WHAT YOU ARE ASKED TO DO — Using the listing below, copy exactly the lines from the one containing "frame_head();" to the one containing "if obj.type not", both lines included, and no others.

RAW DATA —
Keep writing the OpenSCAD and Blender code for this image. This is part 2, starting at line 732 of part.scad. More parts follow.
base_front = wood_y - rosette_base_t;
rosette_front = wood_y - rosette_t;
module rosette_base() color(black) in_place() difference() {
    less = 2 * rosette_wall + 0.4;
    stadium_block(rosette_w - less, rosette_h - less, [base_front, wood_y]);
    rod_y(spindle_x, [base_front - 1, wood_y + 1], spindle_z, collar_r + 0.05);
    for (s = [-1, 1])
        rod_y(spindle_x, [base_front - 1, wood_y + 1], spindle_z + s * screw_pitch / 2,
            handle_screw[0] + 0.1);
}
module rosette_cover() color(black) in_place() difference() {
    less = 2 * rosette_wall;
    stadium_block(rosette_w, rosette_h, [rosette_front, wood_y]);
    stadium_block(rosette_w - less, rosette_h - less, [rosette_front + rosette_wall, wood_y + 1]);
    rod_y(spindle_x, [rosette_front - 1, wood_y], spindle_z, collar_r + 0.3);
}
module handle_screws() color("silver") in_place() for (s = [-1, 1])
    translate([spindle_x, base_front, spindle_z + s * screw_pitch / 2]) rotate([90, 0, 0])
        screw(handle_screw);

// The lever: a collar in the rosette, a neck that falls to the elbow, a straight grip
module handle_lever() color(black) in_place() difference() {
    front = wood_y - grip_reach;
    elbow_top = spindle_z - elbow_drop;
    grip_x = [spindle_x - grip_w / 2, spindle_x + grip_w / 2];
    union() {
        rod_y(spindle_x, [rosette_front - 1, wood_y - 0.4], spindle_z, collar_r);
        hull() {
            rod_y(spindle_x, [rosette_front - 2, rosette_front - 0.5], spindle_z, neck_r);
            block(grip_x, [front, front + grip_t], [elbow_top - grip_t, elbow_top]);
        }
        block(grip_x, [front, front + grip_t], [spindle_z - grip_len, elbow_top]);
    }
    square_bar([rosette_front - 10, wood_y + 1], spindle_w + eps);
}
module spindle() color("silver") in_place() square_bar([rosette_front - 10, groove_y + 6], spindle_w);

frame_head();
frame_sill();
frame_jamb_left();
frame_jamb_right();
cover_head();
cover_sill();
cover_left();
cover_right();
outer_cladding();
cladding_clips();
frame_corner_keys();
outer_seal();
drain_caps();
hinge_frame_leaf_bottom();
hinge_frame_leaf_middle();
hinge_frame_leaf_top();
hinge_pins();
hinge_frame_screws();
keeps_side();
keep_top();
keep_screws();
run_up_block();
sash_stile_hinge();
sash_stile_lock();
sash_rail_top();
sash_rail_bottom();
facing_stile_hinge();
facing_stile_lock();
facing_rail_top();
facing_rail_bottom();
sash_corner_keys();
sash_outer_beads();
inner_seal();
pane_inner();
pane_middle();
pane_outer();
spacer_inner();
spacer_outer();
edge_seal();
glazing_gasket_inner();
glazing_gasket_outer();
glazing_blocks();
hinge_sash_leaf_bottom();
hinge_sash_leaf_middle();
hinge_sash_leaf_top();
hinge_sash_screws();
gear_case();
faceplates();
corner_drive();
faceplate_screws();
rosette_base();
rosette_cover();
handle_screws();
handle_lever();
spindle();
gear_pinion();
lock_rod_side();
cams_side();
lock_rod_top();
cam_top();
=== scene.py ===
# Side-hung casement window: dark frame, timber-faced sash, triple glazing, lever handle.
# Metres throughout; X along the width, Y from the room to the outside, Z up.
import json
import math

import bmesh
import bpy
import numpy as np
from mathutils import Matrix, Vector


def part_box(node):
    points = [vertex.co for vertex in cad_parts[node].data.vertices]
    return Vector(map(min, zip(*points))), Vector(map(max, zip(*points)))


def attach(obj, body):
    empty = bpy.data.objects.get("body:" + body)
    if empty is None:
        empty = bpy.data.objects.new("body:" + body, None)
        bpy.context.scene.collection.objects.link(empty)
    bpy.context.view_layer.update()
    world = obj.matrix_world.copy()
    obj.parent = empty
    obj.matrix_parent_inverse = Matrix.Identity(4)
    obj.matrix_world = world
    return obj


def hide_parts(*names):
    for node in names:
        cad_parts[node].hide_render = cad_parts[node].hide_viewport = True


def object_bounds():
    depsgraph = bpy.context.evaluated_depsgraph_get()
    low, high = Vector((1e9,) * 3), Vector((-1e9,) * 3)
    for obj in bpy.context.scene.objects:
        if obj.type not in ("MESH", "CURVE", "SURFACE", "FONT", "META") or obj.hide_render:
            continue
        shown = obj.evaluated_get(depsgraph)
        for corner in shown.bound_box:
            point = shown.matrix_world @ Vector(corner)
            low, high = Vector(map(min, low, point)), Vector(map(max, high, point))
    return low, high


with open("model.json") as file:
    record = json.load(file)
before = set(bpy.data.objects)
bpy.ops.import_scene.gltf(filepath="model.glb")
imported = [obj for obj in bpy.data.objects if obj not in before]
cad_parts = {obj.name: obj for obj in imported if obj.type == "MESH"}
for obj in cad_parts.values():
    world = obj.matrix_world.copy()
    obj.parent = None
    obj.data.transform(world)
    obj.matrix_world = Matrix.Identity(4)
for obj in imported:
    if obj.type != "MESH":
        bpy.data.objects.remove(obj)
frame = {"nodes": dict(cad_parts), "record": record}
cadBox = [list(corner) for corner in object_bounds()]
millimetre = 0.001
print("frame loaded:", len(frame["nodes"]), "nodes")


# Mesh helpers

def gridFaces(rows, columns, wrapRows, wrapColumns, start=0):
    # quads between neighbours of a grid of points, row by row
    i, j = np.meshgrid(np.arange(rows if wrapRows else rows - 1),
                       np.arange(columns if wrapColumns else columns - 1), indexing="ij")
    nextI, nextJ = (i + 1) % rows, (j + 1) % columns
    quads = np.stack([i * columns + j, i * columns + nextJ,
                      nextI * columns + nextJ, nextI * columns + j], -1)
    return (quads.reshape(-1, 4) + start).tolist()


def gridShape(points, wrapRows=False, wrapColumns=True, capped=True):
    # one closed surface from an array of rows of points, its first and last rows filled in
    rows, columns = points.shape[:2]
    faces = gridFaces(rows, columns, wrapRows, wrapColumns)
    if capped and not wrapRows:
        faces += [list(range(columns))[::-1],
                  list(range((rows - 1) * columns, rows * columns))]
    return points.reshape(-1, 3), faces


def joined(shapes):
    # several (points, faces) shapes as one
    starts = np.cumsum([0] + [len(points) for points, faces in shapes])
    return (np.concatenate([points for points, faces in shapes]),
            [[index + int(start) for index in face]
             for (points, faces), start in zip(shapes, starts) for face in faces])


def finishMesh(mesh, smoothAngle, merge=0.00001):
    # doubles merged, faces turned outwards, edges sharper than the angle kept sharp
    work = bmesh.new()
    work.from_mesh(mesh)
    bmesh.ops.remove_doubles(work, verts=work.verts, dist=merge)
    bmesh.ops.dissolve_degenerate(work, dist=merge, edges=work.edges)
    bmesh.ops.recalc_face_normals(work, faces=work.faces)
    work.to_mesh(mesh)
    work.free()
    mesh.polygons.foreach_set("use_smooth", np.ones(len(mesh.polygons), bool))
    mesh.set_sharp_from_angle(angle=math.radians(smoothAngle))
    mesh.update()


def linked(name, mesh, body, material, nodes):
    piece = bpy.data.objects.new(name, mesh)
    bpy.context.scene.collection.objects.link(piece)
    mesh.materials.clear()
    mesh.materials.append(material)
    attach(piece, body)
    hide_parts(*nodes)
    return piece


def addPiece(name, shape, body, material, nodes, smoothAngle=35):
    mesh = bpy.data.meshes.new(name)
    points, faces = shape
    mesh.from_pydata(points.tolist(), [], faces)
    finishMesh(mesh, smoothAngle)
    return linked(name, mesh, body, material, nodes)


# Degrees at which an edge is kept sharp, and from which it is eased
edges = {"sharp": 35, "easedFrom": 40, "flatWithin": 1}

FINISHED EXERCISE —
frame_head();
frame_sill();
frame_jamb_left();
frame_jamb_right();
cover_head();
cover_sill();
cover_left();
cover_right();
outer_cladding();
cladding_clips();
frame_corner_keys();
outer_seal();
drain_caps();
hinge_frame_leaf_bottom();
hinge_frame_leaf_middle();
hinge_frame_leaf_top();
hinge_pins();
hinge_frame_screws();
keeps_side();
keep_top();
keep_screws();
run_up_block();
sash_stile_hinge();
sash_stile_lock();
sash_rail_top();
sash_rail_bottom();
facing_stile_hinge();
facing_stile_lock();
facing_rail_top();
facing_rail_bottom();
sash_corner_keys();
sash_outer_beads();
inner_seal();
pane_inner();
pane_middle();
pane_outer();
spacer_inner();
spacer_outer();
edge_seal();
glazing_gasket_inner();
glazing_gasket_outer();
glazing_blocks();
hinge_sash_leaf_bottom();
hinge_sash_leaf_middle();
hinge_sash_leaf_top();
hinge_sash_screws();
gear_case();
faceplates();
corner_drive();
faceplate_screws();
rosette_base();
rosette_cover();
handle_screws();
handle_lever();
spindle();
gear_pinion();
lock_rod_side();
cams_side();
lock_rod_top();
cam_top();
=== scene.py ===
# Side-hung casement window: dark frame, timber-faced sash, triple glazing, lever handle.
# Metres throughout; X along the width, Y from the room to the outside, Z up.
import json
import math

import bmesh
import bpy
import numpy as np
from mathutils import Matrix, Vector


def part_box(node):
    points = [vertex.co for vertex in cad_parts[node].data.vertices]
    return Vector(map(min, zip(*points))), Vector(map(max, zip(*points)))


def attach(obj, body):
    empty = bpy.data.objects.get("body:" + body)
    if empty is None:
        empty = bpy.data.objects.new("body:" + body, None)
        bpy.context.scene.collection.objects.link(empty)
    bpy.context.view_layer.update()
    world = obj.matrix_world.copy()
    obj.parent = empty
    obj.matrix_parent_inverse = Matrix.Identity(4)
    obj.matrix_world = world
    return obj


def hide_parts(*names):
    for node in names:
        cad_parts[node].hide_render = cad_parts[node].hide_viewport = True


def object_bounds():
    depsgraph = bpy.context.evaluated_depsgraph_get()
    low, high = Vector((1e9,) * 3), Vector((-1e9,) * 3)
    for obj in bpy.context.scene.objects:
        if obj.type not in ("MESH", "CURVE", "SURFACE", "FONT", "META") or obj.hide_render:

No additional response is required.